An interesting question that can be explored with the thousands of complete genomes sampled in the USA, Europe, Asia etc. is “How many introductions were there into the USA, or into Italy, etc.?” I have seen some blog posts, etc. suggesting that there were just 3 to 10 viruses that “seeded the USA epidemic” and that it was evident that the virus went to Washington State and New York City, and from there to New Orleans, etc. However, my estimation from studying subsets of the data presented at Nexstrain.org or at the Broad Institute, is that there must have been many dozens of introductions of virus into the USA and at least a dozen from the USA back to Europe and Asia before travel was severely restricted.
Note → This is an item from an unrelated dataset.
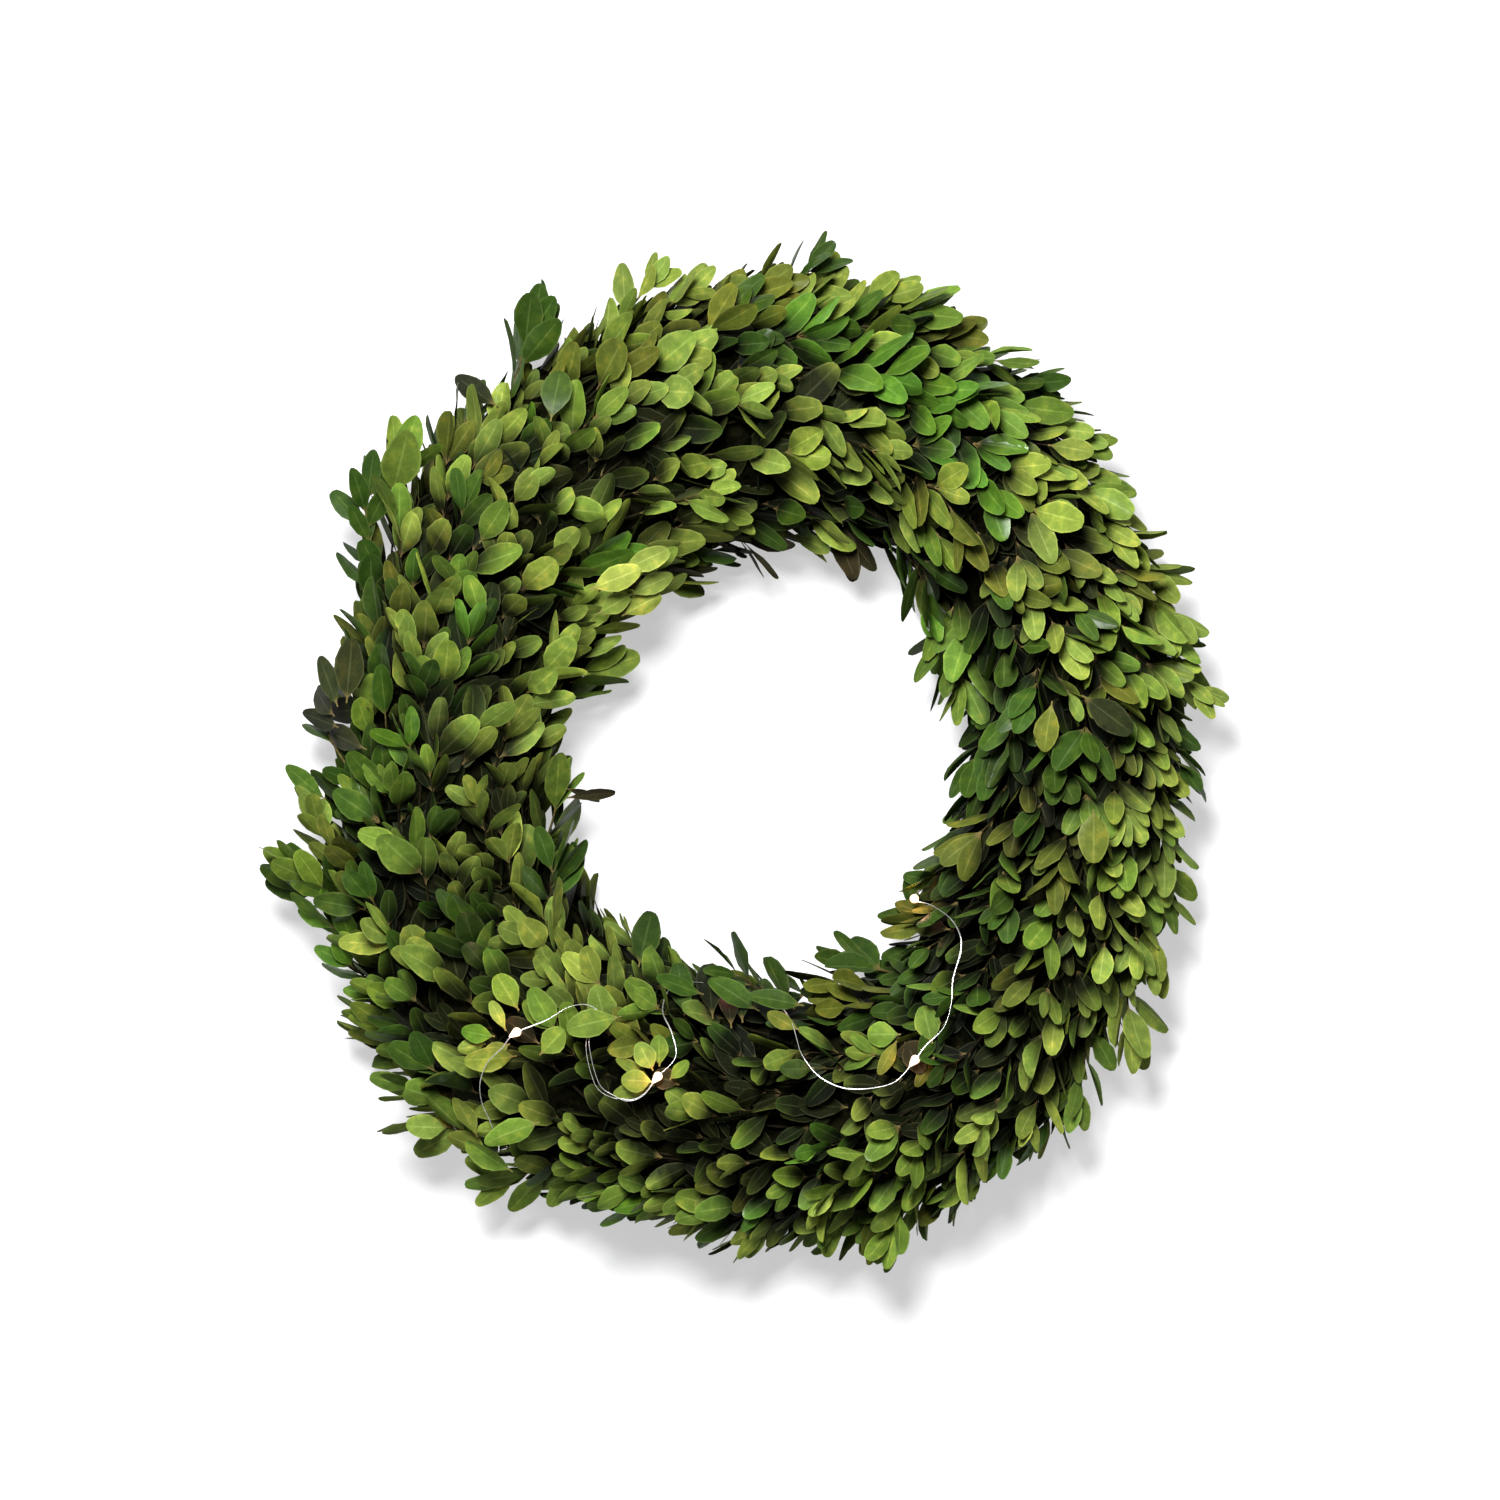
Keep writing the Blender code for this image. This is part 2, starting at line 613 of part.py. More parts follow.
def make_light_wire(line, material, collection):
    mesh = tube_mesh("light_wire", line, LIGHT_WIRE, False, 0, collection)
    return link_object("light_wire", mesh, material, collection)


def led_mesh():
    """A drop of epoxy with the wire's hole through it, turned from its half section."""
    half = LED_LENGTH / 2
    outline = [(LED_RADIUS, half * 0.3), (LED_RADIUS, -half * 0.5), (LED_RADIUS * 0.72, -half),
               (LED_HOLE, -half), (LED_HOLE, half), (LED_RADIUS * 0.6, half)]
    bm = bmesh.new()
    verts = [bm.verts.new((x, 0, z)) for x, z in outline]
    for vert, following in zip(verts, verts[1:] + verts[:1]):
        bm.edges.new((vert, following))
    mesh = bpy.data.meshes.new("led_bead")
    bm.to_mesh(mesh)
    bm.free()
    return mesh


def make_leds(leds, material, collection):
    profile = led_mesh()
    for number, (place, ahead) in enumerate(leds, 1):
        bead = link_object(f"led_bead_{number}", profile, material, collection)
        bead.location = place
        bead.rotation_euler = ahead.to_track_quat("Z", "Y").to_euler()
        turned = bead.modifiers.new("turned", "SCREW")
        turned.steps = 6
        turned.render_steps = 6
        turned.use_merge_vertices = True
        turned.merge_threshold = 0.00001


def cut_away(item, cutter):
    """Cut a solid once, then remove the cutter."""
    cut = item.modifiers.new("cut", "BOOLEAN")
    cut.operation = "DIFFERENCE"
    cut.object = cutter
    bpy.context.view_layer.update()
    shape = item.evaluated_get(bpy.context.evaluated_depsgraph_get())
    mesh = bpy.data.meshes.new_from_object(shape)
    item.modifiers.clear()
    item.data = mesh
    bpy.data.objects.remove(cutter, do_unlink=True)


def box_object(name, size, centre, material, collection):
    """A plain box, placed in the battery box's own axes: along the ring, across it and up."""
    bm = bmesh.new()
    bmesh.ops.create_cube(bm, size=1)
    bmesh.ops.scale(bm, vec=size, verts=bm.verts)
    bmesh.ops.translate(bm, vec=centre, verts=bm.verts)
    return link_object(name, finished_mesh(bm, name), material, collection)


def disc_object(name, radius, depth, centre, material, collection):
    bm = bmesh.new()
    bmesh.ops.create_cone(bm, cap_ends=True, segments=CELL_SIDES, radius1=radius, radius2=radius,
                          depth=depth)
    bmesh.ops.translate(bm, vec=centre, verts=bm.verts)
    return link_object(name, finished_mesh(bm, name), material, collection)


def make_battery_box(materials, collection, scratch):
    """Tray with a round cell pocket and a switch slot, its lid, two cells and the switch."""
    height = BOX_TOP - BOX_FLOOR
    pocket_top = BOX_TOP - BOX_WALL
    pocket_depth = pocket_top - BOX_FLOOR + CUT_THROUGH
    slot_length, slot_width, slot_depth = SWITCH_SLOT
    tray = box_object("battery_box", (BOX_LENGTH, BOX_WIDTH, height), (0, 0, BOX_FLOOR + height / 2),
                      materials["box"], collection)
    pocket = disc_object("pocket", CELL_RADIUS + 2 * FIT_GAP, pocket_depth,
                         (CELL_PLACE, 0, pocket_top - pocket_depth / 2), None, scratch)
    cut_away(tray, pocket)
    slot = box_object("slot", (slot_length, slot_width, slot_depth), (SWITCH_PLACE, 0, BOX_FLOOR),
                      None, scratch)
    cut_away(tray, slot)
    lid = box_object("battery_lid", (LID_LENGTH, BOX_WIDTH, LID_THICKNESS),
                     (CELL_PLACE, 0, BOX_FLOOR - FIT_GAP - LID_THICKNESS / 2),
                     materials["box"], collection)
    cells = []
    for number in (1, 2):
        top = pocket_top - FIT_GAP - (number - 1) * (CELL_THICKNESS + FIT_GAP)
        cells.append(disc_object(f"coin_cell_{number}", CELL_RADIUS, CELL_THICKNESS,
                                 (CELL_PLACE, 0, top - CELL_THICKNESS / 2),
                                 materials["cell"], collection))
    switch_top = BOX_FLOOR + slot_depth / 2 - FIT_GAP
    switch = box_object("slide_switch", (SWITCH_LENGTH, slot_width - 2 * FIT_GAP, SWITCH_HEIGHT),
                        (SWITCH_PLACE + SWITCH_SLID, 0, switch_top - SWITCH_HEIGHT / 2),
                        materials["switch"], collection)
    for item in [tray, lid, switch] + cells:
        item.data.transform(box_matrix())


def centre_on_box(collection):
    """Set all pieces over the middle of their common box, with the lowest of them on z = 0."""
    bpy.context.view_layer.update()
    graph = bpy.context.evaluated_depsgraph_get()
    corners = []
    for item in collection.objects:
        shape = item.evaluated_get(graph)
        corners += [item.matrix_world @ vert.co for vert in shape.to_mesh().vertices]
        shape.to_mesh_clear()
    low = Vector(min(corner[axis] for corner in corners) for axis in range(3))
    high = Vector(max(corner[axis] for corner in corners) for axis in range(3))
    root = bpy.data.objects.new("leaf_wreath_centre", None)
    bpy.context.scene.collection.objects.link(root)
    for item in collection.objects:
        item.parent = root
    root.location = (-(low.x + high.x) / 2, -(low.y + high.y) / 2, -low.z)


def mesh_tree(mesh):
    bm = bmesh.new()
    bm.from_mesh(mesh)
    tree = tree_of(bm)
    bm.free()
    return tree


def led_guard(place, ahead):
    """Space that the leaves leave round an LED."""
    bm = bmesh.new()
    bmesh.ops.create_cone(bm, cap_ends=True, segments=LED_GUARD_SIDES, radius1=LED_RADIUS,
                          radius2=LED_RADIUS, depth=LED_LENGTH)
    turn = ahead.to_track_quat("Z", "Y").to_matrix().to_4x4()
    bmesh.ops.transform(bm, matrix=Matrix.Translation(place) @ turn, verts=bm.verts)
    tree = tree_of(bm)
    bm.free()
    return tree


def light_curtain(line):
    """Upright strip over the light wire's high stretches, so that no leaf covers them."""
    high = CORE_AXIS_HEIGHT + CORE_RISE * LIGHT_IN_SIGHT
    bm = bmesh.new()
    for point, following in zip(line, line[1:]):
        if min(point.z, following.z) > high:
            raised = [Vector((spot.x, spot.y, CORE_AXIS_HEIGHT + 2 * CORE_RISE))
                      for spot in (following, point)]
            bm.faces.new([bm.verts.new(spot) for spot in (point, following, *raised)])
    bmesh.ops.triangulate(bm, faces=bm.faces)
    tree = tree_of(bm)
    bm.free()
    return tree


def main():
    remove_everything()
    collection = bpy.data.collections.new("leaf_wreath")
    scratch = bpy.data.collections.new("cutters")
    for group in (collection, scratch):
        bpy.context.scene.collection.children.link(group)
    materials = make_materials()
    line, leds = light_points()
    make_frame(materials["frame"], collection, scratch)
    binding = make_binding_wire(materials["binding"], collection)
    light = make_light_wire(line, materials["light"], collection)
    make_leds(leds, materials["led"], collection)
    make_battery_box(materials, collection, scratch)
    core_meshes = [core_mesh(bunch * BUNCH_ANGLE) for bunch in range(BUNCHES)]
    cores = [mesh_tree(mesh) for mesh in core_meshes]
    obstacles = list(enumerate(cores))
    obstacles += [(None, mesh_tree(item.data)) for item in (binding, light)]
    obstacles += [(None, led_guard(place, ahead)) for place, ahead in leds]
    obstacles.append((None, light_curtain(line)))
    field = LeafField(obstacles)
    leaves = [[] for bunch in range(BUNCHES)]
    grow_stray_sprigs(field, cores, leaves)
    grow_leaves(field, cores, leaves)
    for bunch in range(BUNCHES):
        fuse_bunch(f"bunch_{bunch + 1:02d}", core_meshes[bunch], leaves[bunch], materials["leaf"],
                   collection, scratch)
    centre_on_box(collection)


main()
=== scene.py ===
"""Dresses the solids of a preserved boxwood wreath: sprigs with real leaves, its wire frame, binding wire,
string of fairy lights and battery box, on a pale studio floor.

The wreath lies on its back: z = 0 is the floor, +Z its front and +Y its top as it hangs. Clock angles are in
degrees and run clockwise from the top, which is the way the leaves point. Round the section of the wreath,
an angle of 0 points away from the wreath's hole, 90 to the front and 180 into the hole.
"""
import itertools
import math
import random
from dataclasses import dataclass

import bmesh
import bpy
import numpy as np
from bpy.props import FloatProperty, FloatVectorProperty, IntProperty, PointerProperty
from mathutils import Matrix, Vector
from mathutils.bvhtree import BVHTree


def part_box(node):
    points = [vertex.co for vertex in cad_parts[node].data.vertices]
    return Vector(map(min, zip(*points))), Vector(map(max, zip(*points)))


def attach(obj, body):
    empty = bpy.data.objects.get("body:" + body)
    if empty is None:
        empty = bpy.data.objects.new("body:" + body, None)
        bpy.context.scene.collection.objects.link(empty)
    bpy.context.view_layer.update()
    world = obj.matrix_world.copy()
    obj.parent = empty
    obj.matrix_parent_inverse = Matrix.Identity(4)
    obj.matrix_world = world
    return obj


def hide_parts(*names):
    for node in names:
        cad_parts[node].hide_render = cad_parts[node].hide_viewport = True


bl_info = {
    "name": "Boxwood Leaf Wreath",
    "version": (1, 0, 0),
    "blender": (4, 5, 0),
    "location": "View3D > Sidebar > Leaf Wreath",
    "description": "Dresses the solids of a preserved boxwood wreath with fairy lights",
    "category": "Add Mesh",
}

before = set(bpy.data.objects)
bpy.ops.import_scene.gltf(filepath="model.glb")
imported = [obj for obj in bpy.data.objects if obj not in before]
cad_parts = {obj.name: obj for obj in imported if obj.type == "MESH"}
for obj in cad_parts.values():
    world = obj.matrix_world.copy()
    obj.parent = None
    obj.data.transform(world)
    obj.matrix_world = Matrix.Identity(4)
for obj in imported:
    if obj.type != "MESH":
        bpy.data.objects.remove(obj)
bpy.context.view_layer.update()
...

Likewise there was more than one introduction into New Orleans, and we cannot be certain that any one of them came directly from New York City, although it is highly likely that at least one of them did.
So the point should be to say that we have enough early isolate sequences to say we can reconstruct the exact history, but only that we can be certain that the number of infected people traveling was between N1 and N2 at time x. Some of that may get pretty fuzzy because one infected person on an airplane may have infected 2 to 20 others during the flight, for example.
My opinion is that many of the papers doing the mathematical modeling or reconstructions of this tend to overstate the confidence intervals, because the models assume things like random sampling and a well mixed population. I am sure much of our earliest sampling was very nonrandom, because of a shortage of testing so that we needed to focus close to symptomatic cases.